◆ **RECORDS PROVIDED**:
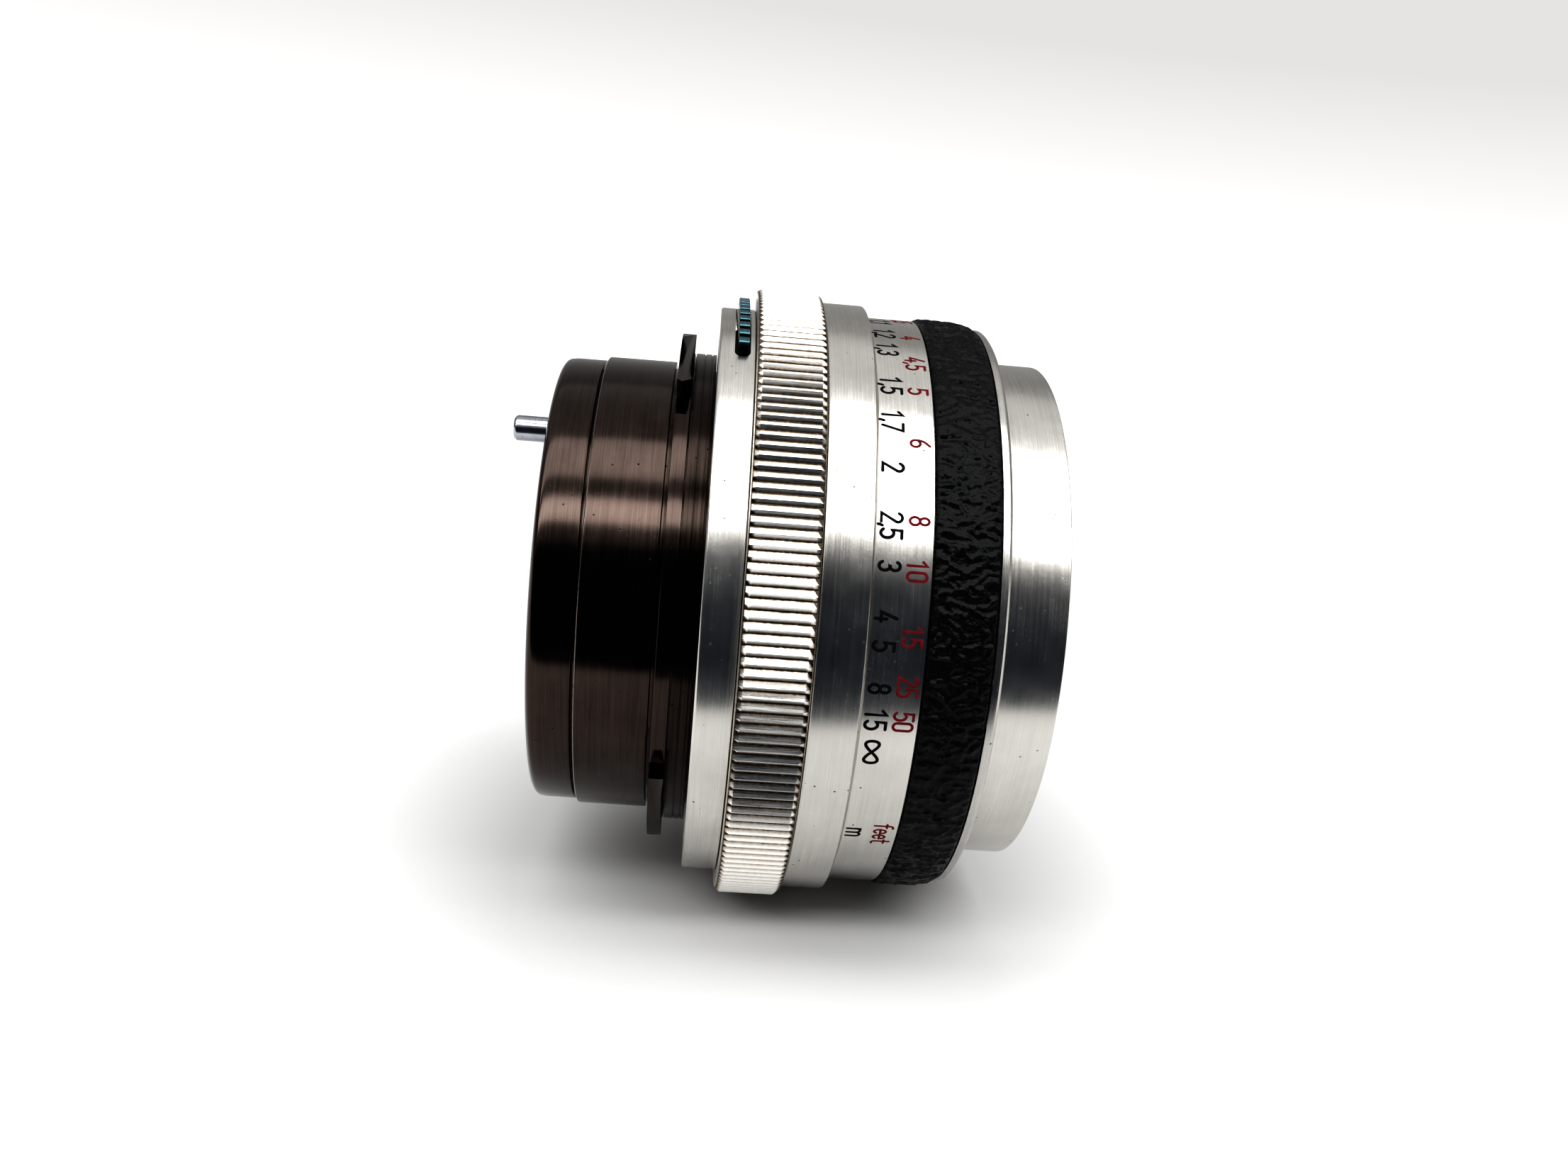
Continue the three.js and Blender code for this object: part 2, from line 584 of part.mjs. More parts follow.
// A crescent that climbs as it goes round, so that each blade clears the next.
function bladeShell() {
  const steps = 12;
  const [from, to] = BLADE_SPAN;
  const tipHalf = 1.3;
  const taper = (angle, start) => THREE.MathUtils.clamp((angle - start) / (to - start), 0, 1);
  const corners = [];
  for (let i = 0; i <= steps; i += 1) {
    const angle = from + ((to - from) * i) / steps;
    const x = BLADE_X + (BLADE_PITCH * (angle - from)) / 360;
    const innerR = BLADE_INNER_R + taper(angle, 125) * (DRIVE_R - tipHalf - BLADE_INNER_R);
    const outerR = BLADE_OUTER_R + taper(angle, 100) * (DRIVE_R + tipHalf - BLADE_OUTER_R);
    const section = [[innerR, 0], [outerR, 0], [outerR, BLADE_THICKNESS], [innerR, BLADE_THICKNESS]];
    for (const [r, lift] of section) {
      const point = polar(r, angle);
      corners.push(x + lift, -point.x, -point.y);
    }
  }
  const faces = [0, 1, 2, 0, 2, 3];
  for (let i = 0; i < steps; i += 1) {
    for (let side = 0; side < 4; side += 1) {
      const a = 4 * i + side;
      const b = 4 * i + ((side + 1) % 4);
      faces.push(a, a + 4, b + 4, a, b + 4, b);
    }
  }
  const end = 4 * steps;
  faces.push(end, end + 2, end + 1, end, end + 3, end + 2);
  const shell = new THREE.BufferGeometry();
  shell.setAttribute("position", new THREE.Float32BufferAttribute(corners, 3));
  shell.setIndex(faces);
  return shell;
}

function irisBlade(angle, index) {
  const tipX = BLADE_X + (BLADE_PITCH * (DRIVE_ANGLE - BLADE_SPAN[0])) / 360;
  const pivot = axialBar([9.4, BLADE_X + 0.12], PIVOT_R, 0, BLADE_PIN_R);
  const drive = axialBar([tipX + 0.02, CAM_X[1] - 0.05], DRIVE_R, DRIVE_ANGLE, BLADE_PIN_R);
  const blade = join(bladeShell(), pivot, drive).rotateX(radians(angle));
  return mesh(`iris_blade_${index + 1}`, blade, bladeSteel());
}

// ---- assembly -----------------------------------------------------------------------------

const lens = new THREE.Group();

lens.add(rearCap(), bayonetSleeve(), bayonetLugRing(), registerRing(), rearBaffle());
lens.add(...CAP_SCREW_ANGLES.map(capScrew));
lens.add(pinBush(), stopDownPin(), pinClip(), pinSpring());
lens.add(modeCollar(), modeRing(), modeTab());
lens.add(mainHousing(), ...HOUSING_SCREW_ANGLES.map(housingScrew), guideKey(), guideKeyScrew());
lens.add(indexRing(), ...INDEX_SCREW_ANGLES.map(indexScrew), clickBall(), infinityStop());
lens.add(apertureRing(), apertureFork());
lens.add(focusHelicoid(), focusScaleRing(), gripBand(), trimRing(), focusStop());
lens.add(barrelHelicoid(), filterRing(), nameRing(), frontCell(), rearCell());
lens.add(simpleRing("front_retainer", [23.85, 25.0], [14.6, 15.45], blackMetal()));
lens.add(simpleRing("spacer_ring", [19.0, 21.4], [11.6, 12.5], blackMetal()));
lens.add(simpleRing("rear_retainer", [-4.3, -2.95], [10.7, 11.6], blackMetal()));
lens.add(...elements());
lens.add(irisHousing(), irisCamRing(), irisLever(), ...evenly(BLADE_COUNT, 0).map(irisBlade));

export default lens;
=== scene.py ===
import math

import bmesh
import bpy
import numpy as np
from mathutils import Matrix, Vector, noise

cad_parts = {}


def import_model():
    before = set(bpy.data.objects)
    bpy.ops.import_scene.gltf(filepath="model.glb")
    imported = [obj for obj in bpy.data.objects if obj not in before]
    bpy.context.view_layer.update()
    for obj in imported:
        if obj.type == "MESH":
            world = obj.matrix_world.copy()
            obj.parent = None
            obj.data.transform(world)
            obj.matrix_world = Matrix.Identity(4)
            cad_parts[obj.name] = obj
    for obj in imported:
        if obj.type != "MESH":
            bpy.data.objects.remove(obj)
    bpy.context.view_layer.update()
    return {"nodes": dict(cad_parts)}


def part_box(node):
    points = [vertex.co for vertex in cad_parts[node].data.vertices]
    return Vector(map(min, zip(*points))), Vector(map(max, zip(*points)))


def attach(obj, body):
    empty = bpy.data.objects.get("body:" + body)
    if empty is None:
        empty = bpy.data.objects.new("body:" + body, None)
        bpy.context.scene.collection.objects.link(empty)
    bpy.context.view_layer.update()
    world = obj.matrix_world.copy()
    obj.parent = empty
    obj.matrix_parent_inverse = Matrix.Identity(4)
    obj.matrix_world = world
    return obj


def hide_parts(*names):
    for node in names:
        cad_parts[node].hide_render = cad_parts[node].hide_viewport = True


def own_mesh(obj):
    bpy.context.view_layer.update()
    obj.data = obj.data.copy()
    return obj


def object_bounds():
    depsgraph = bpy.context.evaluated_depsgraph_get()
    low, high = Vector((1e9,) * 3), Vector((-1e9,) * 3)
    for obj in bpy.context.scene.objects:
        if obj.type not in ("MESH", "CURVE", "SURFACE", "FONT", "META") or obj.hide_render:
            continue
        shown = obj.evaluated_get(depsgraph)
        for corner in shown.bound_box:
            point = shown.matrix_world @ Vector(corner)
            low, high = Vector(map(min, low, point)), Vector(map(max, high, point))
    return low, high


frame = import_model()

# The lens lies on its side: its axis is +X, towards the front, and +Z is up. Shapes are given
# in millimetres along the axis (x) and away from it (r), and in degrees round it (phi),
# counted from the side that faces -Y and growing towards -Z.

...

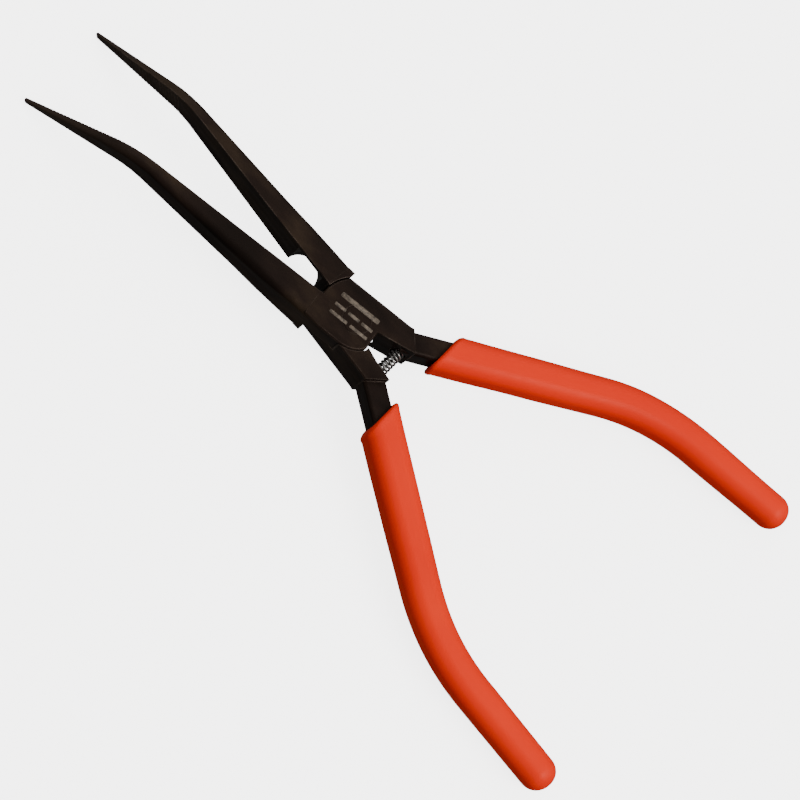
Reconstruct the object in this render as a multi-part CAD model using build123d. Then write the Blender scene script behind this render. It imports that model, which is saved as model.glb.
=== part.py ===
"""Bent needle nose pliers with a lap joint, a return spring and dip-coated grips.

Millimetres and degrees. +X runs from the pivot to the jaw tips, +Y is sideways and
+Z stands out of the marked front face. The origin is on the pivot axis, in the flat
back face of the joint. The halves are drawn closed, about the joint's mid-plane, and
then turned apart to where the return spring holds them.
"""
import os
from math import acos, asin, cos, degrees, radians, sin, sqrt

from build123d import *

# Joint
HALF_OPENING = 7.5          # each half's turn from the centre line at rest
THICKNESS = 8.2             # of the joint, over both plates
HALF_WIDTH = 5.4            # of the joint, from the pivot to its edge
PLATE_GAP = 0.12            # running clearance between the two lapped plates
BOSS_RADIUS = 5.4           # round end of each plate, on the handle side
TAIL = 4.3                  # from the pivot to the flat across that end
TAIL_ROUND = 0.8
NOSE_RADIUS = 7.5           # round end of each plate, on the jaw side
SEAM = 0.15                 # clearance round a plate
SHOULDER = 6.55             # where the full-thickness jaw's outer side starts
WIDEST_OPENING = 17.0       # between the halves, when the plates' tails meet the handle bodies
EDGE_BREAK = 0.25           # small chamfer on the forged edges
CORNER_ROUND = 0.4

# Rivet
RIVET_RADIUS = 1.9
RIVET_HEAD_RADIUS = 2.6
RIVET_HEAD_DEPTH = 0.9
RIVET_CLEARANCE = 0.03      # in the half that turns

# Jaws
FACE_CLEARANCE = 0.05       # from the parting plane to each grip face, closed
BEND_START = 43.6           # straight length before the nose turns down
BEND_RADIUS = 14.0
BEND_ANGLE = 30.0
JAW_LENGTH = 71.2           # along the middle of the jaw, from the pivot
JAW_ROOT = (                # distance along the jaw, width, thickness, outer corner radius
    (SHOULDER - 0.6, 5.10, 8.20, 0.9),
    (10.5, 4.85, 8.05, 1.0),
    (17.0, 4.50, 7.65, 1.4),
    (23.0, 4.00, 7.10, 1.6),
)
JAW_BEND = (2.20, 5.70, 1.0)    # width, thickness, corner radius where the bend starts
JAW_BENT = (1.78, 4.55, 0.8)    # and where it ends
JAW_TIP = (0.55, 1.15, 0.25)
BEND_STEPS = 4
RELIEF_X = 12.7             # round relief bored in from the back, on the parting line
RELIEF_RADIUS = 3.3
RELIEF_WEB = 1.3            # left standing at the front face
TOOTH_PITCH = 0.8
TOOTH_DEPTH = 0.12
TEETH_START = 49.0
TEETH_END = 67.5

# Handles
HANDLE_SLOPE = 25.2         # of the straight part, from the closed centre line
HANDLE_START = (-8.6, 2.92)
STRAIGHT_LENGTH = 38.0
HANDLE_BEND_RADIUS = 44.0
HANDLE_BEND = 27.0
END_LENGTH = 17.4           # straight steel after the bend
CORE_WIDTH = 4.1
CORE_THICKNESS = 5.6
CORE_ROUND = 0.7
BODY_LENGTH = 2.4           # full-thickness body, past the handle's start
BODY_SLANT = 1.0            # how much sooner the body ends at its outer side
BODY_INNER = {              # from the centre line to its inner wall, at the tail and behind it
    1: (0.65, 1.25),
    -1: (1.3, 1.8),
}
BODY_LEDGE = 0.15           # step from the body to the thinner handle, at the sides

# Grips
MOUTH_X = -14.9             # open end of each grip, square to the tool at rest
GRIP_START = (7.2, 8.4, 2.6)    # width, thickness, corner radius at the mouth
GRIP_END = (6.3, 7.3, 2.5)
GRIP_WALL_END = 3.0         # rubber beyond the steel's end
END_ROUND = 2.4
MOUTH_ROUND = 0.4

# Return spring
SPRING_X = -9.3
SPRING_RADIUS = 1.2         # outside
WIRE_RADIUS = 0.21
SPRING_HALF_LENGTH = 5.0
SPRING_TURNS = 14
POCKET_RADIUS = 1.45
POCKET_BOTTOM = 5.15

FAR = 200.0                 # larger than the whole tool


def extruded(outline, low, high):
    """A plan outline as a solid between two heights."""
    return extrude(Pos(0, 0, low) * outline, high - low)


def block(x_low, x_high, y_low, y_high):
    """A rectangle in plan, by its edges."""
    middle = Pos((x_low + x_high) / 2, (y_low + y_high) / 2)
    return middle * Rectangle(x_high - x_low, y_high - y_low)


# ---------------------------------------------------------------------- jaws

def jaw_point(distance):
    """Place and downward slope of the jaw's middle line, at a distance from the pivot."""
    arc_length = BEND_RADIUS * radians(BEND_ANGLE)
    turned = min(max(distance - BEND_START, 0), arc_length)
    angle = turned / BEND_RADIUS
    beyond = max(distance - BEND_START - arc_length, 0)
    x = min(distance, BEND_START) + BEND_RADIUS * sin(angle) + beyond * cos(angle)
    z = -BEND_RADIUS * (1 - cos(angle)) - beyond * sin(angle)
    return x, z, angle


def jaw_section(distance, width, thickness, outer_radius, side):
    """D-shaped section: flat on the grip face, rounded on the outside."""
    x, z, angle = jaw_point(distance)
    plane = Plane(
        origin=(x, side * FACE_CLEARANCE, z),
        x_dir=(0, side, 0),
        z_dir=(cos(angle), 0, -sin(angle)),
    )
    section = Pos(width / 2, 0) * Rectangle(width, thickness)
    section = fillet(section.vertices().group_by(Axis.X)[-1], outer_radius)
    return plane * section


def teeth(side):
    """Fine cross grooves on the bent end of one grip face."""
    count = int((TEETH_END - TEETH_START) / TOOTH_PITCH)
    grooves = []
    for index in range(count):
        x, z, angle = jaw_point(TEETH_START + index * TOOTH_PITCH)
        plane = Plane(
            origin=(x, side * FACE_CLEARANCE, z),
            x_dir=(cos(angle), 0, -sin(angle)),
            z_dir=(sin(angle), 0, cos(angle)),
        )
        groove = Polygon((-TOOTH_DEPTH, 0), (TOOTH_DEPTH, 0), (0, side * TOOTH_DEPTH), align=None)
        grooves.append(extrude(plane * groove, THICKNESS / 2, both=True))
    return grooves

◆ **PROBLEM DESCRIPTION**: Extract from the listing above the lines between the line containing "irisLever(), ...evenly(BLADE_COUNT, 0).map(irisBlade));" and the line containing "obj.parent = empty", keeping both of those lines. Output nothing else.

◆ **CORRECT ANSWER**:
lens.add(irisHousing(), irisCamRing(), irisLever(), ...evenly(BLADE_COUNT, 0).map(irisBlade));

export default lens;
=== scene.py ===
import math

import bmesh
import bpy
import numpy as np
from mathutils import Matrix, Vector, noise

cad_parts = {}


def import_model():
    before = set(bpy.data.objects)
    bpy.ops.import_scene.gltf(filepath="model.glb")
    imported = [obj for obj in bpy.data.objects if obj not in before]
    bpy.context.view_layer.update()
    for obj in imported:
        if obj.type == "MESH":
            world = obj.matrix_world.copy()
            obj.parent = None
            obj.data.transform(world)
            obj.matrix_world = Matrix.Identity(4)
            cad_parts[obj.name] = obj
    for obj in imported:
        if obj.type != "MESH":
            bpy.data.objects.remove(obj)
    bpy.context.view_layer.update()
    return {"nodes": dict(cad_parts)}


def part_box(node):
    points = [vertex.co for vertex in cad_parts[node].data.vertices]
    return Vector(map(min, zip(*points))), Vector(map(max, zip(*points)))


def attach(obj, body):
    empty = bpy.data.objects.get("body:" + body)
    if empty is None:
        empty = bpy.data.objects.new("body:" + body, None)
        bpy.context.scene.collection.objects.link(empty)
    bpy.context.view_layer.update()
    world = obj.matrix_world.copy()
    obj.parent = empty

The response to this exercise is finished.